▸ **Excerpted data**:

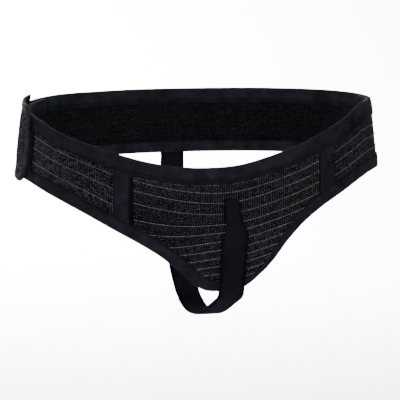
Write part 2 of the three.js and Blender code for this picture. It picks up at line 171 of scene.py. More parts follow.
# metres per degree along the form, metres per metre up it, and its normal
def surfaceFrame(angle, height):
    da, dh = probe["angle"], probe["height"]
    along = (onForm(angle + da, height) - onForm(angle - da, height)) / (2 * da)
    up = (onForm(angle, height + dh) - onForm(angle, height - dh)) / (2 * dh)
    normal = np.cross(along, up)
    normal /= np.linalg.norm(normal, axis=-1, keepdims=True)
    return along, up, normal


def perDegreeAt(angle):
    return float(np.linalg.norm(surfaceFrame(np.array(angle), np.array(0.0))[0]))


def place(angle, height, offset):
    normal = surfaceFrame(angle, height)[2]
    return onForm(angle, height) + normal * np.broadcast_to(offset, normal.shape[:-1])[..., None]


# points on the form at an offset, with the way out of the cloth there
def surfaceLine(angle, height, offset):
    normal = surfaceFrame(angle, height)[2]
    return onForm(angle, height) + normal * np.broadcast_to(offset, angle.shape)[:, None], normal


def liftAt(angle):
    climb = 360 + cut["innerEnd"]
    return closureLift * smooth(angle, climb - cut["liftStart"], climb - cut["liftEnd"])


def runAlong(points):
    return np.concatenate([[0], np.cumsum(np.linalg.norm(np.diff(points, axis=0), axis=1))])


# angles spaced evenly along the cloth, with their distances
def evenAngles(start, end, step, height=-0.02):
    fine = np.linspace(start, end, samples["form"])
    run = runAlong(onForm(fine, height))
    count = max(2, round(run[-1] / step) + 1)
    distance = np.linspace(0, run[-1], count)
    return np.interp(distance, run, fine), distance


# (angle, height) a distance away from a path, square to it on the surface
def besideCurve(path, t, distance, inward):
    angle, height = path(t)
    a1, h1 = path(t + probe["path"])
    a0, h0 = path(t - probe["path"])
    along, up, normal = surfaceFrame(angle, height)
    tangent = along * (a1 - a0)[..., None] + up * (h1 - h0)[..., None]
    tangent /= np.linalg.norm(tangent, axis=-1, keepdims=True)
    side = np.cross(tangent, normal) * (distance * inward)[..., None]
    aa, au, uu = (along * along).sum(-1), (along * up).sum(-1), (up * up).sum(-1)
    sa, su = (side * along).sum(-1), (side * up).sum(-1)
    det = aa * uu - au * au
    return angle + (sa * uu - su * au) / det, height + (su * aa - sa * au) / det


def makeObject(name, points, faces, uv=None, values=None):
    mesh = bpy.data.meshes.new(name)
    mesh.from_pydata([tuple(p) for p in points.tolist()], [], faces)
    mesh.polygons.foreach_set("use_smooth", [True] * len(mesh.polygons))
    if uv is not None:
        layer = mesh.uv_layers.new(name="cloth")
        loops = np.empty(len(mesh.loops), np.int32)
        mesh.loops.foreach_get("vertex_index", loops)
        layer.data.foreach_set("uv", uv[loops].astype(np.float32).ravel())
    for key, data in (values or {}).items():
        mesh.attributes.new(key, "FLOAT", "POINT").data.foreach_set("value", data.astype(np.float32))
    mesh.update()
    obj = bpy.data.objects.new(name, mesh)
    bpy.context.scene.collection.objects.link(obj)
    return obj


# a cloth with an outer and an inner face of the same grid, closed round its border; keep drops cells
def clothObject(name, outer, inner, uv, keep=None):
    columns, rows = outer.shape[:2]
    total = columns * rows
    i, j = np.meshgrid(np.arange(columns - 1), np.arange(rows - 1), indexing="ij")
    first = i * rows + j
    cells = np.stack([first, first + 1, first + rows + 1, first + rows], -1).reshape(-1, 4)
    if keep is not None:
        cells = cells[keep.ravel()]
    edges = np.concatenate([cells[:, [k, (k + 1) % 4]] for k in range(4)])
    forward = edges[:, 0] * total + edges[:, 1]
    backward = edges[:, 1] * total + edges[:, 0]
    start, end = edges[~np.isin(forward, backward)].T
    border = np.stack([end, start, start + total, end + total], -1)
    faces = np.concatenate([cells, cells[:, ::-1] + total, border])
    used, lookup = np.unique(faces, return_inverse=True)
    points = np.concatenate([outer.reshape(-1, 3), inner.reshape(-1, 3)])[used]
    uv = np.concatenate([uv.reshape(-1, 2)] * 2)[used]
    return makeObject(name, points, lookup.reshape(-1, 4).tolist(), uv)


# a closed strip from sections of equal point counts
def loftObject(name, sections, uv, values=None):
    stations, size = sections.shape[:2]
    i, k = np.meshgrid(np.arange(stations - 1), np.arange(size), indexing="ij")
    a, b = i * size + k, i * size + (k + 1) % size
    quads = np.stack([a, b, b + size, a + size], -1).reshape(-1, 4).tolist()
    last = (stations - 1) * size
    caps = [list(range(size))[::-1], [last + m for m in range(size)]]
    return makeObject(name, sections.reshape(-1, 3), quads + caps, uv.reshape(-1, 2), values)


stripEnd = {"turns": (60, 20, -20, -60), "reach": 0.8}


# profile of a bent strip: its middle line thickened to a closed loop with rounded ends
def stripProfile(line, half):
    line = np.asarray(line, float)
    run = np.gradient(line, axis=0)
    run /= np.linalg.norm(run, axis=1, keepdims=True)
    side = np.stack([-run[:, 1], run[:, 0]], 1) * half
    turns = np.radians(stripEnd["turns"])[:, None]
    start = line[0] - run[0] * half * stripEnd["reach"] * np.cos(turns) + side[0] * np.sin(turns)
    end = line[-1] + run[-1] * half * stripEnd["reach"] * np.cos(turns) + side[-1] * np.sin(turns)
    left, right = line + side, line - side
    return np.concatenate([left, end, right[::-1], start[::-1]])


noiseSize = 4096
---
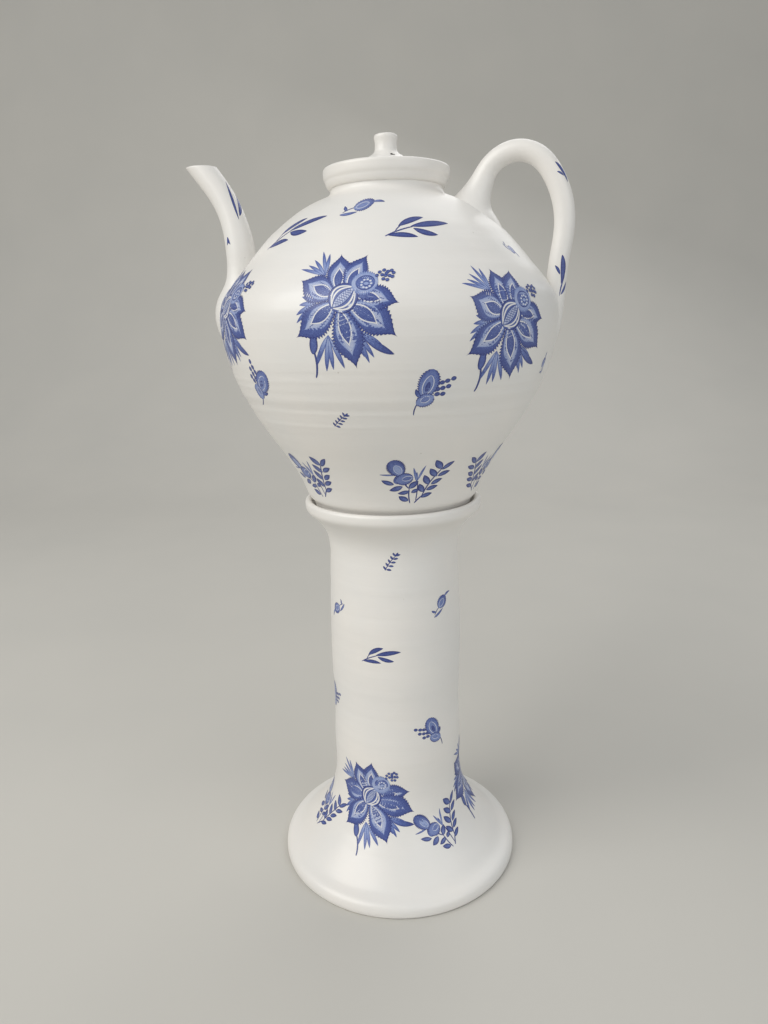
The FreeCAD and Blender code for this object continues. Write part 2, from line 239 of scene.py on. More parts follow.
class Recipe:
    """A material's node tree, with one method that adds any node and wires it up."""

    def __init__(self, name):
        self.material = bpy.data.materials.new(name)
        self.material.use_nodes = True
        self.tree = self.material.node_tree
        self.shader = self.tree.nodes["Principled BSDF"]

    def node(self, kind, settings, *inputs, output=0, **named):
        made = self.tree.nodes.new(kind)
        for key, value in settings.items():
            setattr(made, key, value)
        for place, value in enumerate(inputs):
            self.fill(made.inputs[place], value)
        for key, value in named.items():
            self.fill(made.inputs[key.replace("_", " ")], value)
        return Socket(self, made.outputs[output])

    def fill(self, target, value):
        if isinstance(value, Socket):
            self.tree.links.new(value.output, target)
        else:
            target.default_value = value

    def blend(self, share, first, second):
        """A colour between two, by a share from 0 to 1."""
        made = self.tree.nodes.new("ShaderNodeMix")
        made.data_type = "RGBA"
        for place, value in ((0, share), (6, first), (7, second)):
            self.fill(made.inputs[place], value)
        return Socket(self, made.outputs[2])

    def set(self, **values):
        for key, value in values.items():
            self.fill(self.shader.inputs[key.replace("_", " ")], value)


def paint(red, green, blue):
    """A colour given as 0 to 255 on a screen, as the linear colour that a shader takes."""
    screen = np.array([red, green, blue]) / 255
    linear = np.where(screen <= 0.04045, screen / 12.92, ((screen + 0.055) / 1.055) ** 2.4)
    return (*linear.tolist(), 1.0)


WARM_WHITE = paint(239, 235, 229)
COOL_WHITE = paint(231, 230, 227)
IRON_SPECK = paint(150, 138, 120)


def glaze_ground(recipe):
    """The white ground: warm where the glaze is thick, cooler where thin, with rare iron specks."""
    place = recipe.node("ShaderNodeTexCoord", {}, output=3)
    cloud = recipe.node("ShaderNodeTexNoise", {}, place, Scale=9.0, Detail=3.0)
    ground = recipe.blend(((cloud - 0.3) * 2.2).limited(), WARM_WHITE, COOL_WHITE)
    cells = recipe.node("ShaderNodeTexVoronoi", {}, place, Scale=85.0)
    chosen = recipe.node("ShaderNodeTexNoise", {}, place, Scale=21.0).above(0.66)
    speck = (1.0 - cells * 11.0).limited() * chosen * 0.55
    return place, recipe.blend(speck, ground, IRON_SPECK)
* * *
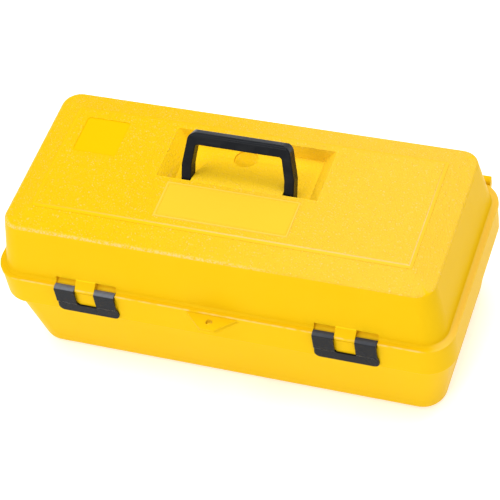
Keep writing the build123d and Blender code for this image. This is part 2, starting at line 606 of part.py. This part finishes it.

▸ **The request**:
Which lines above run from the one containing "Write part 2 of" down to the one containing "np.cumsum(np.linalg.norm(np.diff(points, axis=0), axis=1))])"? Repeat exactly those, both ends included, and nothing else.

▸ **Exercise answer**:
Write part 2 of the three.js and Blender code for this picture. It picks up at line 171 of scene.py. More parts follow.
# metres per degree along the form, metres per metre up it, and its normal
def surfaceFrame(angle, height):
    da, dh = probe["angle"], probe["height"]
    along = (onForm(angle + da, height) - onForm(angle - da, height)) / (2 * da)
    up = (onForm(angle, height + dh) - onForm(angle, height - dh)) / (2 * dh)
    normal = np.cross(along, up)
    normal /= np.linalg.norm(normal, axis=-1, keepdims=True)
    return along, up, normal


def perDegreeAt(angle):
    return float(np.linalg.norm(surfaceFrame(np.array(angle), np.array(0.0))[0]))


def place(angle, height, offset):
    normal = surfaceFrame(angle, height)[2]
    return onForm(angle, height) + normal * np.broadcast_to(offset, normal.shape[:-1])[..., None]


# points on the form at an offset, with the way out of the cloth there
def surfaceLine(angle, height, offset):
    normal = surfaceFrame(angle, height)[2]
    return onForm(angle, height) + normal * np.broadcast_to(offset, angle.shape)[:, None], normal


def liftAt(angle):
    climb = 360 + cut["innerEnd"]
    return closureLift * smooth(angle, climb - cut["liftStart"], climb - cut["liftEnd"])


def runAlong(points):
    return np.concatenate([[0], np.cumsum(np.linalg.norm(np.diff(points, axis=0), axis=1))])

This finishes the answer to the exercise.